— Start —

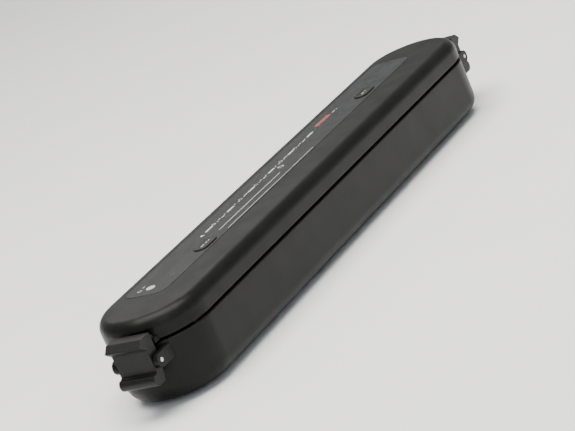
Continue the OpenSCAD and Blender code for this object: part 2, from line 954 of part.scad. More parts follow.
// The lid's shell: roof, skirt, hinge knuckles, screw bosses and the two catches
module lid_shell() {
    color("#2e302f")
        difference() {
            union() {
                difference() {
                    round_ended(end_x)
                        section(half_d, lid_z0, lid_z1, edge_round, top_round);
                    round_ended(end_x) {
                        section(
                            inner_half, plate_z1 - 1, roof_z, 0,
                            top_round - wall
                        );
                        translate([-cavity_half, lid_z0 - 1])
                            square([2 * cavity_half, plate_z1 - lid_z0 + 1]);
                    }
                    valley();
                }
                lid_knuckles();
                for (spot = plate_screw_spots)
                    translate([spot[0], spot[1], plate_z1])
                        cylinder(r = plate_boss_r, h = roof_z + 0.5 - plate_z1);
                for (side = [-1, 1])
                    block(
                        [min(side * (tip_x - 5), side * catch_x), hook_y0 - 1, lid_z0],
                        [max(side * (tip_x - 5), side * catch_x), hook_y1 + 1, catch_z1]
                    );
            }
            // Windows over the catches for the hooks
            for (side = [-1, 1])
                block(
                    [min(side * (hook_tip - 1), side * (tip_x + 1)), hook_y0 - 0.6, catch_z1],
                    [max(side * (hook_tip - 1), side * (tip_x + 1)), hook_y1 + 0.6, hook_z1 + 1.5]
                );
            hinge_bores(running_fit);
            for (spot = plate_screw_spots)
                translate([spot[0], spot[1], plate_z1 - 1])
                    cylinder(r = screw_d / 2 + held_fit, h = 5);
            // Seat for the control panel
            translate([0, panel_y, 0])
                rounded_plate(
                    [panel_length + inset_gap, panel_width + inset_gap],
                    panel_round, panel_z, lid_z1 + 1
                );
            panel_openings(roof_z - 1, lid_z1 + 1);
        }
}

// The lid's inner plate, which carries the upper gasket and the press bar
module lid_plate() {
    color("#3a3d3c")
        difference() {
            union() {
                slab(end_x, cavity_half - inset_gap, plate_z0, plate_z1);
                // Peg for the lid switch
                translate([lid_switch_x, lid_switch_y, deck_z1 + 2.5])
                    cylinder(r = 1.6, h = plate_z0 - deck_z1 - 2);
                // Pillars under the control board
                for (x = [-120, -40, 40, 98])
                    translate([x, panel_y - 4, plate_z1 - 0.5])
                        cylinder(r = 2, h = board_z0 - plate_z1 + 0.5);
            }
            for (side = [-1, 1])
                block(
                    [side * (tip_x - 2) - 5, -half_d, plate_z0 - 1],
                    [side * (tip_x - 2) + 5, half_d, plate_z1 + 1]
                );
            ring(seal_x, gasket_in, gasket_out, plate_z0 - 1, plate_z0 + groove_depth, chamber_y);
            block(
                [-heater_half, heater_y - press_width / 2, plate_z0 - 1],
                [heater_half, heater_y + press_width / 2, plate_z0 + groove_depth]
            );
            for (spot = plate_screw_spots)
                translate([spot[0], spot[1], plate_z0 - 1])
                    cylinder(r = screw_d / 2 + inset_gap, h = plate_t + 2);
            translate([harness_x, harness_y, plate_z0 - 1])
                block([-5, -1, 0], [5, 1, plate_t + 2]);
            hinge_notches(plate_z0 - 1, plate_z1 + 1);
            valley();
        }
}

module upper_gasket() {
    color("#50534f")
        ring(
            seal_x, gasket_in, gasket_out, gasket_mid + gasket_split / 2,
            plate_z0 + groove_depth, chamber_y
        );
}

// The silicone bar that presses the bag onto the strip, ribbed along its face
module press_bar() {
    z0 = tape_z1 + press_gap;
    color("#b5482f")
        difference() {
            block(
                [-heater_half + inset_gap, heater_y - press_width / 2, z0],
                [heater_half - inset_gap, heater_y + press_width / 2, plate_z0 + groove_depth]
            );
            for (side = [-1, 1])
                translate([0, heater_y + side * press_width / 6, z0])
                    block([-heater_half, -0.3, -1], [heater_half, 0.3, 0.4]);
        }
}

module control_panel() {
    color("#1d1f1f")
        difference() {
            translate([0, panel_y, 0])
                rounded_plate(
                    [panel_length, panel_width], panel_round, panel_z, lid_z1 + 0.05
                );
            panel_openings(panel_z - 1, lid_z1 + 1);
        }
}

module control_board() {
    color("#2f6b46") {
        block([-136, panel_y - 9, board_z0], [104, panel_y + 8, board_z1]);
        // Controller, connector and resistors
        block([-20, panel_y - 6, board_z1], [-8, panel_y - 1, board_z1 + 1.6]);
        block([harness_x - 6, panel_y + 3.5, board_z1], [harness_x + 4, panel_y + 7.5, board_z1 + 2.5]);
        for (i = [0 : 5])
            block(
                [4 + 5 * i, panel_y - 6, board_z1],
                [6 + 5 * i, panel_y - 4.8, board_z1 + 0.6]
            );
    }
}

// The two click switches under the push buttons
module button_switches() {
    color("#c9cccd")
        for (spot = [left_button, right_button])
            translate([spot[0], spot[1], board_z1]) {
                block([-3, -3, 0], [3, 3, switch_h]);
                cylinder(r = 1.6, h = switch_h + plunger_h);
            }
}

module light_guides() {
    color("#e8ecec")
        guide_prisms(0, board_z1 + 0.8, lid_z1 + 0.1);
}

module red_lens_window() {
    color("#c22d28")
        red_prism(0, board_z1 + 0.8, lid_z1 + 0.1);
}

module status_lens_window() {
    color("#eef2f2")
        status_prism(0, board_z1 + 0.8, lid_z1 + 0.15);
}

module lid_screws() {
    color("#6f7375")
        for (spot = plate_screw_spots)
            translate([spot[0], spot[1], plate_z0])
                screw_up(4);
}

// The flat cable that links the two boards past the hinge
module lid_harness() {
    color("#5a5d60")
        block(
            [harness_x - 4, harness_y - 0.4, deck_z0 - 6],
            [harness_x + 4, harness_y + 0.4, board_z0 - 0.1]
        );
}

// A push button: cap, retaining flange under the roof and a stem over its switch
module push_button(spot) {
    difference() {
        button_prism(spot, 0, roof_z - inset_gap, button_top);
        // Shallow finger dish along the cap
        translate([spot[0], spot[1], button_top + 12 - 0.25])
            rotate([0, 90, 0])
                translate([0, 0, -button_length])
                    cylinder(r = 12, h = 2 * button_length, $fn = 96);
    }
    button_prism(spot, 0.9, roof_z - inset_gap - flange_h, roof_z - inset_gap);
    translate([spot[0], spot[1], button_bottom])
        cylinder(r = 2.2, h = roof_z - inset_gap - button_bottom);
}

module vacuum_button() {
    color("#303332")
        push_button(left_button);
}

module seal_button() {
    color("#303332")
        push_button(right_button);
}

// The outline of a latch lever, seen from the front at the right-hand end
module lever_outline() {
    prong_r = 3;
    difference() {
        union() {
            polygon([
                [latch_back, pivot_z - 2],
                [latch_back + 2.6, latch_bottom],
                [prong_x - prong_r, latch_bottom],
                [latch_front, latch_bottom + 2 * prong_r],
                [latch_front, latch_top - 6],
                [prong_x, latch_top - 3],
                [prong_x - 3.4, latch_top],
                [latch_back, latch_top],
                [latch_back, latch_top - 1]
            ]);
            translate([prong_x - prong_r, latch_bottom + prong_r])
                circle(r = prong_r);
        }
        // Round out the corner above the lower prong
        translate([latch_front + 1.6, latch_bottom + 2 * prong_r + 1])
            circle(r = 1.6);
    }
}

// The hook at the top of a lever, which reaches in over the lid's catch
module hook_outline() {
    polygon([
        [latch_back + 1, hook_z0],
        [hook_tip, hook_z0],
        [hook_tip, hook_z0 + 0.8],
        [hook_tip + 1.2, hook_z1],
        [latch_back + 1, hook_z1]
    ]);
}

// One lever; side is 1 at the right-hand end and -1 at the left
module latch(side) {
    half = latch_width / 2;
    mirror([side > 0 ? 0 : 1, 0, 0])
        difference() {
            union() {
                along_y(latch_y - half, latch_y + half)
                    lever_outline();
                along_y(hook_y0, hook_y1)
                    hook_outline();
            }
            rod_y(
                latch_pin_d / 2 + running_fit, latch_y - half - 1, latch_y + half + 1,
                pivot_x, pivot_z
            );
            // Room for the spring
            block(
                [tip_x, latch_y - spring_gap, pivot_z - 6],
                [pivot_x + coil_r + 0.7, latch_y + spring_gap, pivot_z + 3]
            );
        }
}

module latch_left() {
    color("#313433")
        latch(-1);
}

module latch_right() {
    color("#313433")
        latch(1);
}

base_shell();
bottom_cover();
sealing_deck();
lower_gasket();
heater_bar();
heater_element();
heater_tape();
power_board();
transformer();
capacitor();
mains_inlet();
inlet_contacts();
pump_motor();
pump_head();
air_hose();
suction_nozzle();
release_valve();
vacuum_switch();
lid_switch();
heater_leads();
hinge_pins();
latch_pins();
latch_springs();
bottom_screws();
rubber_feet();
lid_shell();
lid_plate();
upper_gasket();
press_bar();
control_panel();
control_board();
button_switches();
light_guides();
red_lens_window();
status_lens_window();
lid_screws();
lid_harness();
vacuum_button();
seal_button();
latch_left();
latch_right();
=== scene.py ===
import json
import math

import bpy
from mathutils import Matrix, Vector


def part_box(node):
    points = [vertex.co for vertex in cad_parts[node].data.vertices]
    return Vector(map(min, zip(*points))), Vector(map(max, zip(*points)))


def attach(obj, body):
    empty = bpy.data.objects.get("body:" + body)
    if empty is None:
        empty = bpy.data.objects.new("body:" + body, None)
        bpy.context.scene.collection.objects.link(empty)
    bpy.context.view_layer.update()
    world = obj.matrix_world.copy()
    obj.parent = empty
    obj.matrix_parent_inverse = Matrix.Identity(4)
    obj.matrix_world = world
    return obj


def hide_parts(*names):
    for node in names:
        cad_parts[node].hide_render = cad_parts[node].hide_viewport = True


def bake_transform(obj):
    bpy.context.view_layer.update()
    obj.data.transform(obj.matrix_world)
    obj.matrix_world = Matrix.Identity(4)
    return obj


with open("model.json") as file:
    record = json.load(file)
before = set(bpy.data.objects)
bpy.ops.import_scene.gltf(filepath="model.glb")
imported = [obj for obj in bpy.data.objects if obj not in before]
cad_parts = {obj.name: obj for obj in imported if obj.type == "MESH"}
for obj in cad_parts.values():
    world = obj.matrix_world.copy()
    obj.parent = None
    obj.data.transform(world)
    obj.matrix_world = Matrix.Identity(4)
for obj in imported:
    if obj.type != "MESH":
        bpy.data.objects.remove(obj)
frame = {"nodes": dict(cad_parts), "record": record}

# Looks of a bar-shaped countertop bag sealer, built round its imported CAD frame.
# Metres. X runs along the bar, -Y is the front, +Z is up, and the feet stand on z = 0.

MM = 0.001
SMOOTH_BELOW = math.radians(40)  # faces that meet at less than this are shaded as one

for spare in ("Cube", "Light", "Camera"):
    if spare in bpy.data.objects:
        bpy.data.objects.remove(bpy.data.objects[spare])
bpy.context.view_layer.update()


# ---------------------------------------------------------------- hand tools

def select_only(*pieces):
    """Selects these pieces alone, and makes the first one active."""
    bpy.ops.object.select_all(action="DESELECT")
    for piece in pieces:
        piece.select_set(True)
    bpy.context.view_layer.objects.active = pieces[0]


def apply_modifier(piece, kind, **settings):
    """Adds one modifier with these settings and applies it."""
    select_only(piece)
    modifier = piece.modifiers.new(kind.title(), kind)
    for key, value in settings.items():
        setattr(modifier, key, value)
    bpy.ops.object.modifier_apply(modifier=modifier.name)


def apply_place(piece):
    """Moves a piece's place, turn and size into its mesh."""
    select_only(piece)
    bpy.ops.object.transform_apply(location=True, rotation=True, scale=True)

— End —

→ **Do this**:
Exactly those lines that run from the line with "base_shell();" through the line with "if empty is" are to be reproduced; both end lines belong to the range.

→ **Exercise answer**:
base_shell();
bottom_cover();
sealing_deck();
lower_gasket();
heater_bar();
heater_element();
heater_tape();
power_board();
transformer();
capacitor();
mains_inlet();
inlet_contacts();
pump_motor();
pump_head();
air_hose();
suction_nozzle();
release_valve();
vacuum_switch();
lid_switch();
heater_leads();
hinge_pins();
latch_pins();
latch_springs();
bottom_screws();
rubber_feet();
lid_shell();
lid_plate();
upper_gasket();
press_bar();
control_panel();
control_board();
button_switches();
light_guides();
red_lens_window();
status_lens_window();
lid_screws();
lid_harness();
vacuum_button();
seal_button();
latch_left();
latch_right();
=== scene.py ===
import json
import math

import bpy
from mathutils import Matrix, Vector


def part_box(node):
    points = [vertex.co for vertex in cad_parts[node].data.vertices]
    return Vector(map(min, zip(*points))), Vector(map(max, zip(*points)))


def attach(obj, body):
    empty = bpy.data.objects.get("body:" + body)
    if empty is None:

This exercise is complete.